Well, I got this book a few years ago from the basement of someone moving. An old, yellowed book. It, along with several other old paperbacks, sat on my shelf too long. I got rid of several, realizing that realistically I will never read them. But this one caught my eye! Back cover: “The story of an American nurse and an Israeli freedom fighter caught up in the most dramatic event of the 20th century.”

It is historical fiction, weaving a fiction story around true events that led to the re-birth of the nation of Israel in 1948. I was a nurse for 18 years, and I’m from a dispensational background (and a graduate of DTS) so, naturally, Israel has special interest for me. I have also read a lot of non-fiction about WW2 and the Holocaust.

So…I started reading it, only knowing what I read from the back cover and intro. I did not find out until I finished reading the book that…it was a best seller back then, and the book is still a hit on amazon with 830 mostly positive reviews. How did I not know of this book until now? Wikipedia says this:

“The book became an international bestseller upon its release in 1958, and the biggest bestseller in the United States since Gone with the Wind in 1936. It remained number one on the New York Times bestseller list for nineteen weeks. By the time it came out in paperback in 1965, the hardback had already sold more than five million copies and was among the top 10 in the New York Times best sellers list. The success of the book initiated sympathy for the newly established State of Israel.”

I read much more non-fiction than fiction, but – wow – I loved this book! It pulled me in. My edition is 600 pages, and it remained a page turner. When the book ended, I was sad. I felt like I had become a part of the story and the characters were my friends. I did not want it to end! Give me more! (This is unusual for me with a fiction book, thus my emphasis.)

A brief summary. The book begins on Cyprus, after WW2, and Jews are being held in refugee detention camps. These Jews were on their way to Palestine (remember Israel was not a nation yet) but stopped by the British (who were in charge of this area of the world) and taken to Cyprus. A group of these Jews make it to Palestine, joining other Jews who have been there, living on kibbutzes and reclaiming neglected land. You learn the back story of several of the key characters, when there is a flashback in the book. Thus there is review of life in the Warsaw ghetto and concentration camps during WW2. But eventually it moves forward to them living in Palestine, and the tough life on the kibbutzes. Yet there is a tremendous sense of purpose, community, freedom and joy as they work hard (and experience tragedy and trouble) as they strive to reclaim neglected land and hope to become a nation. Zionism had begun in the late 1800’s and the circumstances of WW2 propelled it forward. Different groups of Jews had differing ideas about how to fulfill Zionist hopes.

It really is nothing short of miraculous that the nation of Israel was re-birthed in 1948, many feel in fulfillment of biblical prophecy.
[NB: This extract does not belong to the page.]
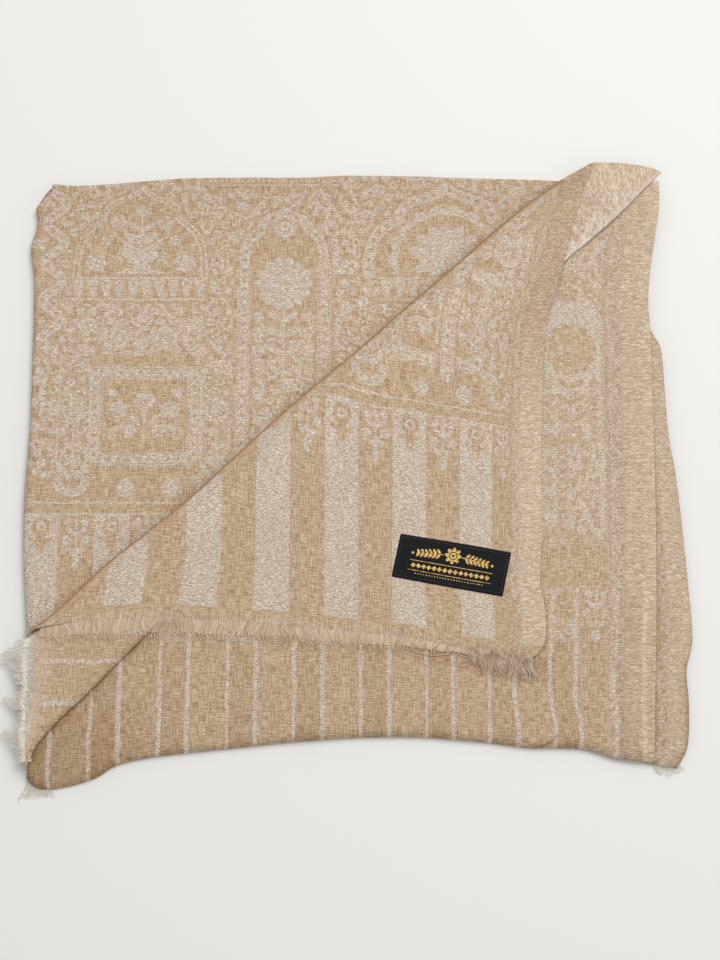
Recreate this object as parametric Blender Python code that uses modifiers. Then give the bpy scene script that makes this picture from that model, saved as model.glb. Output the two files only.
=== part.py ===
"""Pashmina shawl, folded to a square and laid flat, with one corner of its top ply turned back.

A woven shawl of about 1.0 m by 2.0 m is folded in half three times. Its lengthwise fold is on
the left (-X), its crosswise fold at the far side (+Y), its selvedges are on the right (+X) and
its fringed ends at the near side (-Y). The near right corner of the top ply is turned over along
one diagonal fold, the turn, and back again along a second one, the crest, so that it lies as a
flap with its good side up. Lengths are in metres and the shawl lies on the plane Z = 0.
"""

import math

import bpy
from mathutils import Vector

COLLECTION = "pashmina_shawl"

# Cloth and stack
WALL = 0.0010  # thickness of one ply
GAP = 0.0003  # air between two plies
SEAM = 0.0007  # air between two edges that follow one curved line
STEP = WALL + GAP
STACK = 0.0060  # height of the layers inside, which hardly show

# Height of the middle of each ply where it lies flat
LOWER_Z = STACK + GAP + WALL / 2
INNER_Z = LOWER_Z + STEP
TOP_Z = INNER_Z + STEP
STRIP_Z = TOP_Z + STEP

# The outlines count from the middle of the fold, the part's origin is below its box's middle
CENTRE = Vector((-0.0061, 0.0118, 0.0))

# The top ply's two folded edges, with how far the ply comes down round each
TOP_PLY_EDGE = [
    ("x", "y", "drop"),
    (-0.2460, -0.1800, 0.0030),
    (-0.2480, -0.1500, 0.0034),
    (-0.2475, -0.1150, 0.0040),
    (-0.2500, -0.0640, 0.0048),
    (-0.2530, -0.0160, 0.0052),
    (-0.2520, 0.0430, 0.0052),
    (-0.2530, 0.0890, 0.0052),
    (-0.2560, 0.1400, 0.0055),
    (-0.2590, 0.1900, 0.0060),
    (-0.2570, 0.2220, 0.0070),
    (-0.2510, 0.2400, 0.0080),
    (-0.2380, 0.2470, 0.0084),
    (-0.2150, 0.2485, 0.0084),
    (-0.1300, 0.2500, 0.0084),
    (-0.0480, 0.2515, 0.0084),
    (0.0160, 0.2545, 0.0084),
    (0.1020, 0.2525, 0.0084),
    (0.1570, 0.2505, 0.0080),
    (0.2150, 0.2495, 0.0074),
]
TURN = [
    ("x", "y"),
    (-0.2420, -0.2160),
    (-0.2360, -0.2020),
    (-0.2260, -0.1890),
    (-0.2140, -0.1765),
    (-0.2010, -0.1640),
    (-0.1770, -0.1385),
    (-0.1500, -0.1110),
    (-0.0300, -0.0020),
    (0.1000, 0.1200),
    (0.1575, 0.1760),
    (0.1920, 0.2065),
    (0.2110, 0.2250),
    (0.2300, 0.2450),
    (0.2410, 0.2550),
]
CREST = [
    ("x", "y"),
    (-0.2440, -0.1170),
    (-0.2240, -0.1010),
    (-0.1870, -0.0640),
    (-0.1580, -0.0400),
    (-0.1300, -0.0160),
    (-0.1030, 0.0100),
    (-0.0460, 0.0650),
    (-0.0050, 0.1010),
    (0.0370, 0.1400),
    (0.0710, 0.1710),
    (0.1180, 0.2140),
    (0.1570, 0.2450),
    (0.1850, 0.2620),
]
# Where the turn passes under the flap's fringed end and under its selvedge
TURN_UNDER_END = (-0.1495, -0.1105)
TURN_UNDER_SELVEDGE = (0.1570, 0.1760)
# The flap's near and right edges, beyond the turn
FLAP_EDGE = [
    ("x", "y"),
    (-0.1420, -0.1109),
    (-0.1240, -0.1098),
    (-0.0670, -0.1090),
    (-0.0150, -0.1130),
    (0.0360, -0.1200),
    (0.0870, -0.1300),
    (0.1180, -0.1355),
    (0.1310, -0.1330),
    (0.1370, -0.1230),
    (0.1375, -0.1000),
    (0.1345, -0.0790),
    (0.1370, -0.0420),
    (0.1385, 0.0200),
    (0.1410, 0.0790),
    (0.1450, 0.1250),
    (0.1530, 0.1530),
    (0.1600, 0.1660),
]
FLAP_CORNER = (0.1240, -0.1353)  # where the fringed end meets the selvedge

# Edges of the two plies below, with how far each comes down and from how far in
INNER_NEAR = [
    ("x", "y", "drop", "reach"),
    (-0.2420, -0.2250, 0.0068, 0.014),
    (-0.2340, -0.2310, 0.0071, 0.024),
    (-0.2200, -0.2310, 0.0072, 0.028),
    (-0.1940, -0.2240, 0.0072, 0.022),
    (-0.1770, -0.2140, 0.0072, 0.014),
    (-0.1490, -0.2080, 0.0072, 0.011),
    (-0.0950, -0.2020, 0.0072, 0.010),
    (-0.0450, -0.1970, 0.0072, 0.010),
    (0.0000, -0.1940, 0.0072, 0.010),
    (0.0470, -0.1940, 0.0072, 0.010),
    (0.0950, -0.1980, 0.0072, 0.010),
    (0.1230, -0.2015, 0.0072, 0.010),
    (0.1620, -0.2025, 0.0070, 0.010),
    (0.1880, -0.2095, 0.0036, 0.018),
    (0.2140, -0.2125, 0.0032, 0.022),
]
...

Despite the book’s length, despite flashbacks, despite lots of detail and history (which can make a book harder for some people to get through) … this book worked! And I am clearly not the only one who really loved this book. Read it.

A final note of interest, I better understand kibbutzes now. I knew they were communal settlements in Israel. I knew of someone who went to live on a kibbutz a few years ago. But I really did not understand their history or what they were all about. Now I do, and did some research about them. Oh – I was also fascinated by the story of the Yemen Jews being flown from Yemen to Israel by the thousands in 1949. I’d never heard of this. Do a search for “Yemen Jews 1949” and you’ll find fascinating info.

Meanwhile, the character Ari Ben Cannan will stay with me a long time, and I want to dance the hora!